For organizations without in-house UI/UX resources, Atlas UI’s out-of-the-box design language is a great way to start leveraging UI best practices consistently across your team of developers. Developers and even business analysts can leverage these UI components to easily create great user experiences, without needing front-end development or UI design skills. And with the Theme Customizer, they can easily customize the application with your brand’s logo, color scheme, and typography.
Leverage your organization’s UI best practices with a company-specific pattern library
As the team grows and gains experience developing with Mendix, they may want to infuse their own UI best practices into the development of Mendix apps.

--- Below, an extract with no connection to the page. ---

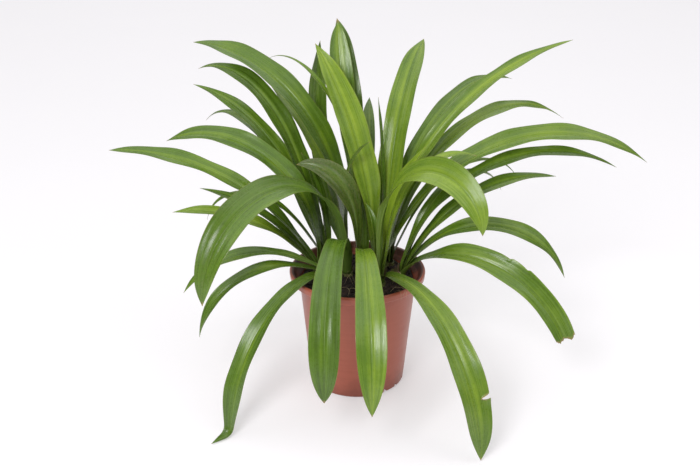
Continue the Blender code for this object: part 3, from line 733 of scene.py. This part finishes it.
def leaf_material(colours):
    """Deep to yellow green along the tone, with fine parallel veins, lengthwise bands, a pale midrib, a thin
    dark margin, dry tips, a duller underside, and painted shade that darkens the feet to a deeper green
    towards the soil."""
    made, tree, shader, spot = new_material("strap_leaf")
    where = place(tree, "ShaderNodeAttribute", attribute_name="leaf_place").outputs["Vector"]
    parts = place(tree, "ShaderNodeSeparateXYZ", {0: where}).outputs
    across, share = calc(tree, "ABSOLUTE", parts[0]), parts[2]
    tone = place(tree, "ShaderNodeAttribute", attribute_name="leaf_tone").outputs
    tones = place(tree, "ShaderNodeSeparateColor", {0: tone["Color"]}).outputs
    light, dry, foot, under = tones[0], tones[1], tones[2], tone["Alpha"]
    lengthwise = stretched(tree, where, (1.0, 0.012, 0.0))
    streaks = noise(tree, lengthwise, 900.0, 3.0, 0.6)
    bands = noise(tree, lengthwise, 150.0, 1.0)
    mottle = patches(tree, spot, 28.0, 0.3, 0.7)
    values = {"Vector": where, "Scale": 224.0, "Distortion": 0.0}
    wave = place(tree, "ShaderNodeTexWave", values, bands_direction="X").outputs[1]
    within = ranged(tree, across, 0.0004, 0.0022, smooth=True)
    ridge = calc(tree, "MULTIPLY", within, ranged(tree, across, 0.0034, 0.0060, 1.0, 0.0, smooth=True))
    level = light
    for value, weight in ((streaks, 0.40), (bands, 0.34), (mottle["Mask"], 0.10)):
        level = summed(tree, level, (calc(tree, "SUBTRACT", value, 0.5), weight))
    ramp = place(tree, "ShaderNodeValToRGB", {0: summed(tree, level, (ridge, 0.10))})
    stops = ramp.color_ramp.elements
    stops[0].color, stops[1].color = (*colours.deep, 1.0), (*colours.yellow, 1.0)
    for position, colour in ((0.38, colours.green), (0.68, colours.bright)):
        stops.new(position).color = (*colour, 1.0)
    rib = ranged(tree, across, 0.0002, 0.0009, 0.16, 0.0, smooth=True)
    colour = mixed(tree, rib, ramp.outputs[0], colours.midrib)
    # Painted shade: the feet darkened to a deeper green towards the soil, where the clump shades them
    colour = mixed(tree, calc(tree, "MULTIPLY", foot, 0.60), colour, colours.foot)
    colour = mixed(tree, calc(tree, "MULTIPLY", under, 0.35), colour, colours.underside)
    margin = ranged(tree, share, 0.955, 0.995, 0.0, 0.45, smooth=True)
    colour = mixed(tree, margin, colour, colours.margin)
    values = {"Colour": colour, "Tint": colours.dry, "Mask": dry, "Vector": spot, "Scale": 500.0}
    dried = use_group(tree, "Broken tint", values)
    rough = summed(tree, 0.15, (streaks, 0.16), (mottle["Fine"], 0.10), (under, 0.12), (dried["Mask"], 0.3))
    height = summed(tree, calc(tree, "MULTIPLY", streaks, 0.9), (wave, 0.35))
    surface(tree, shader, dried["Colour"], rough, height, 0.35, 0.0004)
    values = {
        "Specular IOR Level": 0.50,
        "Subsurface Weight": 0.12,
        "Subsurface Radius": (0.8, 1.0, 0.25),
        "Subsurface Scale": 0.0012,
    }
    feed(tree, shader, values)
    return made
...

For many customers, this will mark their first steps towards creating an enterprise design language that defines a unified set of UI/UX design rules which promote consistency and harmony across multiple applications.
To do this, Atlas UI allows you to customize or replace the out-of-the-box pattern library with your own company-specific version. As my colleague Arjan Hendriksen illustrates in this how-to post, this process starts with extracting common pages and UI patterns from existing Mendix apps, and promoting them as reusable page templates and building blocks. Of course, these could also be created from scratch.
For example, a consumer bank might design a standard card building block for its online banking and mobile app that provides customers with a visually appealing overview of their accounts. Or an insurance company could create its own progress wizard to guide prospective customers through the quote & buy journey consistently across its entire line of insurance products.
Once you have converged on a core set of company-specific UI elements, you can create a customized version of the Atlas UI Resources module (containing the pattern library) and ship it in your private App Store. You can then make the UI Resources module available as a company-specific starter app that’s available directly in the Create App flow for developers to choose by default. Organizations with different UI and branding requirements for specific audiences (e.g. employee and customer-facing apps) can even publish multiple starter apps.
These capabilities—along with a (living) style guide that describes your organization’s design principles and provides recommended use cases for your company-specific UI components—ensures that all developers working in Mendix have access to your organization’s UI best practices directly within their toolbox. All new apps are themed automatically as a starting point. Then, developers can pull from an array of company-approved page templates and building blocks to speed UI design while ensuring consistency with the broader app landscape.
Deliver great UX consistently at scale without additional UX resources
Deliver great user experiences doesn’t necessarily require hiring an army of UI/UX resources. For most enterprise IT organizations, that simply isn’t an option. The key, instead, is putting UI design best practices into the hands of every developer, so that they can build engaging user interfaces without needing assistance from designers. This is exactly what Atlas UI does, both through the out-of-the-box design language that includes ready-to-use UI components as well as the ability to create your own company-specific pattern library and embark upon the journey to defining your enterprise design language.
There may be no end in sight to the enterprise UX skills shortage, but that doesn’t mean your team can’t close the enterprise UX gap and deliver engaging, highly usable applications at scale.